The Legal Fees obligation was not awarded to the Plaintiff as part of enforcing obligations for alimony, maintenance or support. Accordingly, it is not deemed to be an extension of the alimony, support and maintenance awarded in the Divorce Decree.See Macy v. Macy, 114 F.3d 1 (1st Cir. 1997).
The Court first looks to the Divorce Decree, analyzing the language and substance of the order to gather insight as to whether the Defendant's obligation to pay the Legal Fees is in the nature of alimony, maintenance, or support. Of particular note is the arrangement of each separate obligation throughout the document. Paragraph 9 of the Divorce Decree specifically addresses alimony, ordering the Defendant to pay the Plaintiff $1,100.00 monthly for a minimum of five years and paragraph 3 incorporates a Uniform Support Order (the "USO"). In contrast, the order requiring that the Defendant pay the Legal Fees is not set forth until paragraph 24(A) under the label "Other Requests" and immediately following paragraphs detailing the division of real and personal property. While labels in the Divorce Decree are not binding on the Court, the arrangement does not support a finding that the Legal Fees obligation was intended to be an obligation in the nature of alimony, maintenance or support.
As its name indicates the USO details the support obligations of the parties. It orders the Defendant to pay the Plaintiff spousal support and child support, but does not mention the Legal Fees.
Next the Court turns to the financial circumstances of the parties. An analysis of the parties' relative financial positions at the time that the Divorce Decree was entered does indicate that the Defendant was in a superior financial position. This fact alone does not control, but is supportive of the Plaintiff's position in a close case.
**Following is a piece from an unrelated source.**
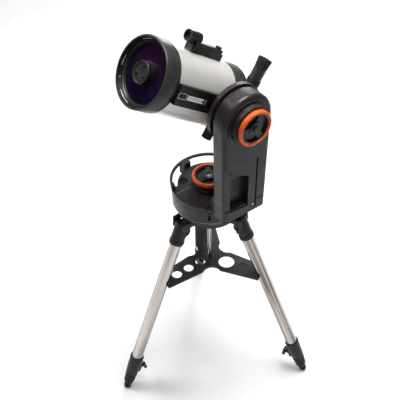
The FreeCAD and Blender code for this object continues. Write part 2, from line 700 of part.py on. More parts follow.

The final determination regarding the nature of this obligation turns on its structure and its intended purpose in this Divorce Decree. The Legal Fees obligation was a lump sum payment of $7,500.00 to be paid within six months and was not dependent on the death or remarriage of the Plaintiff which, on its face, favors the Defendant's position. However, divorce counsel for the Plaintiff testified that the underlying rationale of the Divorce Decree was to create a situation in which the Plaintiff could refinance the residence awarded to her under the Divorce Decree, thereby lowering the payments to an affordable amount. He testified that to do so required the Plaintiff to be debt free and that both the Legal Fees provision of paragraph 24(A) and the debt payments under paragraph 17 were all structured to accomplish the purpose of allowing the Plaintiff to refinance the home. He also testified that the amount of the final alimony and support awarded through the Divorce Decree were lower than the prior temporary orders because the intent, post-divorce, was for the Plaintiff to pay the ongoing costs of maintaining and occupying the residence awarded to her. The testimony of the Plaintiff's divorce counsel regarding the structure and intent of the Divorce Decree was not rebutted by the Defendant.
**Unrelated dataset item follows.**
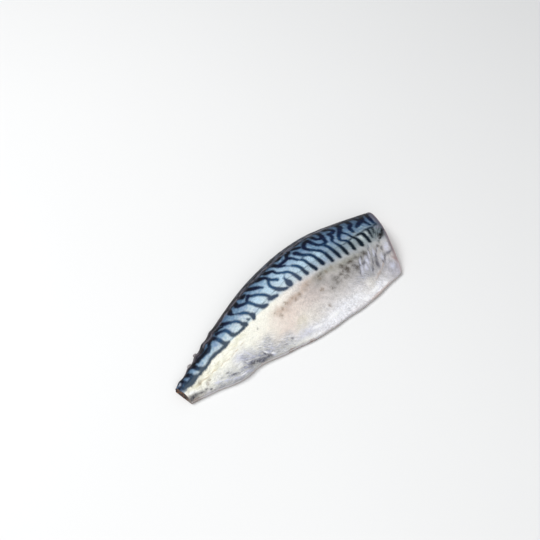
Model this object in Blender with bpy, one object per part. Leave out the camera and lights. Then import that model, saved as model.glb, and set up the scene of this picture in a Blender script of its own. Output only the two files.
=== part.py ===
"""A mackerel fillet with its skin on, lying flesh side down.

Metres, +Z up. +X runs from the tail end to the head end, +Y to the fish's back, and the
origin is the middle of the fillet's box, at the height that it rests on. The body is one
solid: a skin surface that rises from a blunt back edge to the thick loin and thins out to
the belly flap, a flat flesh side with the groove of the backbone and the hollow that the
ribs left, a square cut across the tail and a slanting cut behind the head.
"""

import math

import bmesh
import bpy
from mathutils import Vector

MM = 0.001

# Length along the back edge, from the tail cut to the head cut.
LENGTH = 239.5 * MM

# Edges of the fillet from above: distance from the tail cut, distance from the long axis.
BACK_EDGE = (
    (0, 8.8),
    (20, 16.0),
    (45, 26.4),
    (75, 36.8),
    (103, 44.8),
    (130, 49.2),
    (155, 50.8),
    (180, 48.8),
    (208, 41.0),
    (240, 30.2),
)
BELLY_EDGE = (
    (0, -8.9),
    (22, -13.6),
    (48, -20.8),
    (64, -20.0),
    (86, -25.2),
    (112, -31.4),
    (145, -34.8),
    (180, -35.8),
    (214, -32.6),
    (240, -28.0),
)

# Height of the loin, and the share of the width where it is highest, from the back edge.
CREST_HEIGHT = ((0, 7.6), (30, 10.6), (70, 15.4), (120, 19.6), (170, 21.4), (210, 20.4), (240, 17.6))
CREST_PLACE = ((0, 0.46), (70, 0.42), (140, 0.39), (240, 0.42))

# Thickness left at the two cut edges.
BACK_THICKNESS = ((0, 2.6), (60, 3.2), (150, 4.0), (240, 3.6))
BELLY_THICKNESS = ((0, 2.4), (50, 2.6), (100, 2.8), (170, 3.0), (240, 3.2))

# The skin's section: a full round on the back side, and on the belly side a round at the
# tail that turns into a long slope over the belly flap.
BACK_ROUND = 2.35
TAIL_ROUND = 2.1
FLAP_BEND = 1.55
FLAP_FADE = 1.12
FLAP_FROM = 45 * MM
FLAP_WHOLE = 120 * MM

# The head cut runs back from the nape to the belly, with a shallow bow.
HEAD_CUT_SLANT = 22.6 * MM
HEAD_CUT_BOW = 1.6 * MM
TAIL_CUT_SLANT = 1.5 * MM
CORNER_ROUNDING = 2.4 * MM
CORNER_SHARPNESS = 12

# Relief of the flesh side.
SPINE_PLACE = 0.5
SPINE_GROOVE_DEPTH = 1.2 * MM
SPINE_GROOVE_WIDTH = 4.0 * MM
SPINE_GROOVE_FROM = 8 * MM
SPINE_GROOVE_WHOLE = 40 * MM
RIB_HOLLOW_DEPTH = 1.5 * MM
RIB_HOLLOW_PLACE = 0.70
RIB_HOLLOW_WIDTH = 0.17
RIB_HOLLOW_FROM = 95 * MM
RIB_HOLLOW_WHOLE = 125 * MM
EDGE_OF_FLAT = 0.06
FLAT_BELOW = 0.1 * MM

# Folds of the skin, in mm: where each starts and ends, as distance from the tail cut and
# distance from the long axis, then its half width and its rise, below 0 for a crease.
SKIN_FOLDS = (
    # Creases and the long ridge behind the gill opening.
    ((208, -9), (199, -21), 2.4, -0.8),
    ((216, -11), (208, -20), 2.2, -0.7),
    ((211, -20), (184, -26), 2.4, 0.7),
    ((197, -6), (188, -15), 2.8, -0.5),
    ((226, 3), (219, 0), 2.6, -0.6),
    # Wrinkles where the belly flap begins.
    ((70, -14), (84, -21), 2.2, 0.6),
    ((60, -13), (75, -19), 2.4, -0.6),
    ((36, -12), (54, -17), 2.2, 0.4),
)

# Slow waves of the whole skin and of the belly edge.
SKIN_WAVE_HEIGHT = 0.35 * MM
BELLY_WAVE = 0.55 * MM
SKIN_WAVE_LENGTHS = (13 * MM, 31 * MM)
BELLY_WAVE_LENGTHS = (7.3 * MM, 3.9 * MM)

# Finlet stubs on the back edge near the tail: distances from the tail cut.
FINLETS = (5, 18, 30, 42, 54)
FINLET_REACH = 1.0 * MM
FINLET_LENGTH = 3.0 * MM

RINGS = 64
RINGS_CROWDED_AT_ENDS = 0.4
ACROSS = 28
ACROSS_CROWDED_AT_EDGES = 0.55
CUT_LAYERS = 3

SKIN_COLOUR = (0.30, 0.42, 0.52, 1.0)
SKIN_ROUGHNESS = 0.35


def curve(points, along):
    """Smooth curve through (distance in mm, value in mm) points, read at a distance in metres."""
    at = along / MM
    last = len(points) - 2
    i = 0
    while i < last and at > points[i + 1][0]:
        i += 1
    (x0, y0), (x1, y1) = points[i], points[i + 1]
    before = points[max(i - 1, 0)]
    after = points[min(i + 2, last + 1)]
    slope0 = (y1 - before[1]) / (x1 - before[0])
    slope1 = (after[1] - y0) / (after[0] - x0)
    span = x1 - x0
    t = (at - x0) / span
    value = (
        (2 * t**3 - 3 * t**2 + 1) * y0
        + (t**3 - 2 * t**2 + t) * span * slope0
        + (3 * t**2 - 2 * t**3) * y1
        + (t**3 - t**2) * span * slope1
    )
    return value


def ramp(low, high, value):
    """0 below low and 1 above high, with a smooth rise between them."""
    t = min(max((value - low) / (high - low), 0.0), 1.0)
    return t * t * (3 - 2 * t)


def bell(distance, width):
    return math.exp(-((distance / width) ** 2))


def back_edge(along):
    stubs = sum(bell(along - at * MM, FINLET_LENGTH) for at in FINLETS)
    return curve(BACK_EDGE, along) * MM + FINLET_REACH * stubs


def belly_edge(along):
    long_wave, short_wave = BELLY_WAVE_LENGTHS
    wave = math.sin(along / long_wave) + 0.6 * math.sin(along / short_wave + 1.0)
    return curve(BELLY_EDGE, along) * MM + 0.5 * BELLY_WAVE * wave


def aside(along, across):
    """Distance from the long axis at a share of the way from the back edge to the belly edge."""
    return back_edge(along) * (1 - across) + belly_edge(along) * across


def cut_shift(across, share):
    """How far a point moves along the fillet because the two end cuts slant and bow."""
    head = -HEAD_CUT_SLANT * across + HEAD_CUT_BOW * math.sin(math.pi * across)
    head -= CORNER_ROUNDING * (2 * across - 1) ** CORNER_SHARPNESS
    tail = TAIL_CUT_SLANT * (across - 0.5)
    return head * share + tail * (1 - share)


def fold_relief(along, aside):
    """Rise of the skin from its folds, each a soft welt or crease on a straight line."""
    place = Vector((along, aside)) / MM
    height = 0.0
    for start, end, half_width, rise in SKIN_FOLDS:
        start, end = Vector(start), Vector(end)
        run = end - start
        share = min(max((place - start).dot(run) / run.length_squared, 0.0), 1.0)
        height += rise * MM * bell((place - start - share * run).length, half_width)
    return height


def skin_height(along, across):
    """Height of the skin over the table."""
    crest = curve(CREST_HEIGHT, along) * MM
    place = curve(CREST_PLACE, along)
    if across < place:
        edge = curve(BACK_THICKNESS, along) * MM
        out = 1 - across / place
        share = (1 - out**BACK_ROUND) ** (1 / BACK_ROUND)
    else:
        edge = curve(BELLY_THICKNESS, along) * MM
        out = (across - place) / (1 - place)
        rounded = (1 - out**TAIL_ROUND) ** (1 / TAIL_ROUND)
        draped = (1 - out**FLAP_BEND) ** FLAP_FADE
        flap = ramp(FLAP_FROM, FLAP_WHOLE, along)
        share = rounded + (draped - rounded) * flap
    inside = math.sin(math.pi * across)
    short_wave, long_wave = SKIN_WAVE_LENGTHS
    wave = math.sin(along / short_wave + 5 * across) * math.sin(along / long_wave + 9 * across + 1)
    relief = SKIN_WAVE_HEIGHT * wave + fold_relief(along, aside(along, across))
    return edge + (crest - edge) * share + inside * relief


def flesh_height(along, across):
    """Height of the flesh side over the table: 0 where the fillet rests."""
    inside = ramp(0, EDGE_OF_FLAT, across) * ramp(0, EDGE_OF_FLAT, 1 - across)
    width = back_edge(along) - belly_edge(along)
    groove = SPINE_GROOVE_DEPTH * bell((across - SPINE_PLACE) * width, SPINE_GROOVE_WIDTH)
    groove *= ramp(SPINE_GROOVE_FROM, SPINE_GROOVE_WHOLE, along)
    ribs = RIB_HOLLOW_DEPTH * bell(across - RIB_HOLLOW_PLACE, RIB_HOLLOW_WIDTH)
    ribs *= ramp(RIB_HOLLOW_FROM, RIB_HOLLOW_WHOLE, along)
    return max(inside * (groove + ribs) - FLAT_BELOW, 0.0)


def spaced(index, count, crowding):
    """Share of the way for one of count steps, with the steps shorter towards both ends."""
    even = index / count
    return even - crowding * math.sin(2 * math.pi * even) / (2 * math.pi)


def section(share):
    """One closed ring round the fillet: the skin from back to belly, then the flesh side back."""
    skin, flesh = [], []
    for j in range(ACROSS + 1):
        across = spaced(j, ACROSS, ACROSS_CROWDED_AT_EDGES)
        along = share * LENGTH + cut_shift(across, share)
        y = aside(along, across)
        skin.append(Vector((along, y, skin_height(along, across))))
        flesh.append(Vector((along, y, flesh_height(along, across))))
    return skin, flesh


def build_body():
    """Lofts the rings into one closed mesh and closes both cuts with a grid."""
    body = bmesh.new()
    columns = []
    for i in range(RINGS + 1):
        skin, flesh = section(spaced(i, RINGS, RINGS_CROWDED_AT_ENDS))
        rows = []
        for k in range(CUT_LAYERS + 1):
            down = k / CUT_LAYERS
            at_end = i in (0, RINGS)
            row = []
            for j in range(ACROSS + 1):
                at_edge = j in (0, ACROSS)
                on_surface = k in (0, CUT_LAYERS)
                keep = at_end or at_edge or on_surface
                row.append(body.verts.new(skin[j].lerp(flesh[j], down)) if keep else None)
            rows.append(row)
        columns.append(rows)

    def face(a, b, c, d):
        body.faces.new((a, b, c, d))

    for i in range(RINGS):
        near, far = columns[i], columns[i + 1]
        for j in range(ACROSS):
            face(near[0][j], near[0][j + 1], far[0][j + 1], far[0][j])
            face(near[-1][j + 1], near[-1][j], far[-1][j], far[-1][j + 1])
        for k in range(CUT_LAYERS):
            face(near[k + 1][0], near[k][0], far[k][0], far[k + 1][0])
            face(near[k][-1], near[k + 1][-1], far[k + 1][-1], far[k][-1])
    for rows, turned in ((columns[0], False), (columns[-1], True)):
        for k in range(CUT_LAYERS):
            for j in range(ACROSS):
                corners = (rows[k][j], rows[k + 1][j], rows[k + 1][j + 1], rows[k][j + 1])
                face(*(reversed(corners) if turned else corners))
    body.normal_update()
    return body


def to_box_bottom_centre(body):
    low = Vector(min(v.co[i] for v in body.verts) for i in range(3))
    high = Vector(max(v.co[i] for v in body.verts) for i in range(3))
    shift = Vector((-(low.x + high.x) / 2, -(low.y + high.y) / 2, -low.z))
    bmesh.ops.translate(body, verts=body.verts, vec=shift)


def skin_material():
    material = bpy.data.materials.new("mackerel_skin")
    material.use_nodes = True
    shader = material.node_tree.nodes["Principled BSDF"]
    shader.inputs["Base Color"].default_value = SKIN_COLOUR
    shader.inputs["Roughness"].default_value = SKIN_ROUGHNESS
    shader.inputs["Metallic"].default_value = 0.0
    return material


def main():
    for thing in list(bpy.data.objects):
        bpy.data.objects.remove(thing)
    body = build_body()
    to_box_bottom_centre(body)
    mesh = bpy.data.meshes.new("fillet")
    body.to_mesh(mesh)
    body.free()
    mesh.materials.append(skin_material())
    mesh.shade_smooth()
    mesh.set_sharp_from_angle(angle=math.radians(40))
    fillet = bpy.data.objects.new("fillet", mesh)
    bpy.context.scene.collection.objects.link(fillet)


main()
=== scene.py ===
"""Looks of a raw mackerel fillet with its skin on.

One closed mesh stands for the whole fillet, its skin, its cuts and its flesh side, and two small
finlets stand on its back edge. Places on the fish are in mm: "along" runs from the tail cut to the
head cut, "aside" from the long axis towards the back, and "down" over the skin from the back edge
to the belly.
"""

import math

import bpy
import numpy as np
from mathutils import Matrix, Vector


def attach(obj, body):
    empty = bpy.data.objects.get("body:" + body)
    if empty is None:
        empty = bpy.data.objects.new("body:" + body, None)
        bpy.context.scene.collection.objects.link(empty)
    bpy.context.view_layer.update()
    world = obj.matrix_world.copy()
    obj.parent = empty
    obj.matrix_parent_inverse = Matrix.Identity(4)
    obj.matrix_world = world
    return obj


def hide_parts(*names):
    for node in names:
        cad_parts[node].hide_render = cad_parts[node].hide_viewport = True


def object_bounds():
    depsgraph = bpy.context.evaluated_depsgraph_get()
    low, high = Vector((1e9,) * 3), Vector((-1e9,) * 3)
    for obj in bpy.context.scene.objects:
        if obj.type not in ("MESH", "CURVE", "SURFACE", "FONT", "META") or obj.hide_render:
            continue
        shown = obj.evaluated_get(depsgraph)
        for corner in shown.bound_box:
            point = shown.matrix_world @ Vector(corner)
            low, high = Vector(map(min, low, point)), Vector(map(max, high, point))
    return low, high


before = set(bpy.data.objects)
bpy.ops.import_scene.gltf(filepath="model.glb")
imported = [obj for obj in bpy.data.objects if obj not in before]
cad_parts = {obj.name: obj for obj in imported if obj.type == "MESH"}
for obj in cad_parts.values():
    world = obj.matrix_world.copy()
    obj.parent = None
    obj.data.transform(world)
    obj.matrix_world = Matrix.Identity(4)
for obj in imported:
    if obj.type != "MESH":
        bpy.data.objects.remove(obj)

CAD_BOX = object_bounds()
MM = 0.001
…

The Court finds that payment of the Legal Fees obligation was key to easing the Plaintiff's burden as the costs of maintaining the residence of the Plaintiff and the minor child shifted to her because such payment would enable her to refinance the existing mortgage on the residence. Taken together, the provisions of paragraphs 17 and 24(A) of the Divorce Decree, if implemented would render both the Plaintiff and the Defendant essentially debt free post-divorce. Although those debts to be paid under paragraph 17 were not all debts of the Plaintiff, and they were to be paid from property of the Defendant or, in the event of a shortfall, by the Defendant himself, the payment of such debts would have the same effect as the payment of the Legal Fees under paragraph 24(A), namely enabling the Plaintiff to lower the carrying costs of the residence and, therefore, lowering the amount of the Defendant's alimony and support obligations under the Divorce Decree. The Court finds that the debt payments under paragraphs 17 and 24(A) of the Divorce Decree were intended to be an integral part of the Plaintiff's ability to pay the carrying costs of the residence post-divorce out of the alimony and support payments included or contemplated in the Divorce Decree. The Defendant argues that the facts of this case and the Divorce decree are substantially similar to the facts and decree in Savoy v. Savoy (In re Savoy), 2006 BNH 028. The Court disagrees. The testimony in Savoy indicated that the legal fees in that case were added to the draft decree after negotiations on the amounts of alimony and support had been completed. Savoy, 2006 BNH at 7. In this case, the testimony was that the payment of legal fees, and other debts, were an integral part of determining the amount of alimony and support. Therefore, the Court concludes the Legal Fees obligation under paragraph 24(A) is in the nature of alimony and support and is not dischargeable pursuant to section 523(a)(5) of the Bankruptcy Code.
B. Section 523(a)(15)
Having found the Legal Fees obligation to be in the nature of alimony, maintenance and support under § 523(a)(5), such obligation cannot be an obligation "not of a kind described in [§ 523(a)(5)]." Accordingly, Count II of the Plaintiff's complaint shall be denied. IV. CONCLUSION
For the reasons set forth in this opinion, the Court shall enter a separate judgment for the Plaintiff under Count I of the complaint and for the Defendant under Count II of the complaint. This opinion constitutes the Court's findings of fact and conclusions of law in accordance with Federal Rule of Bankruptcy Procedure 7052.
ENTERED at Manchester, New Hampshire.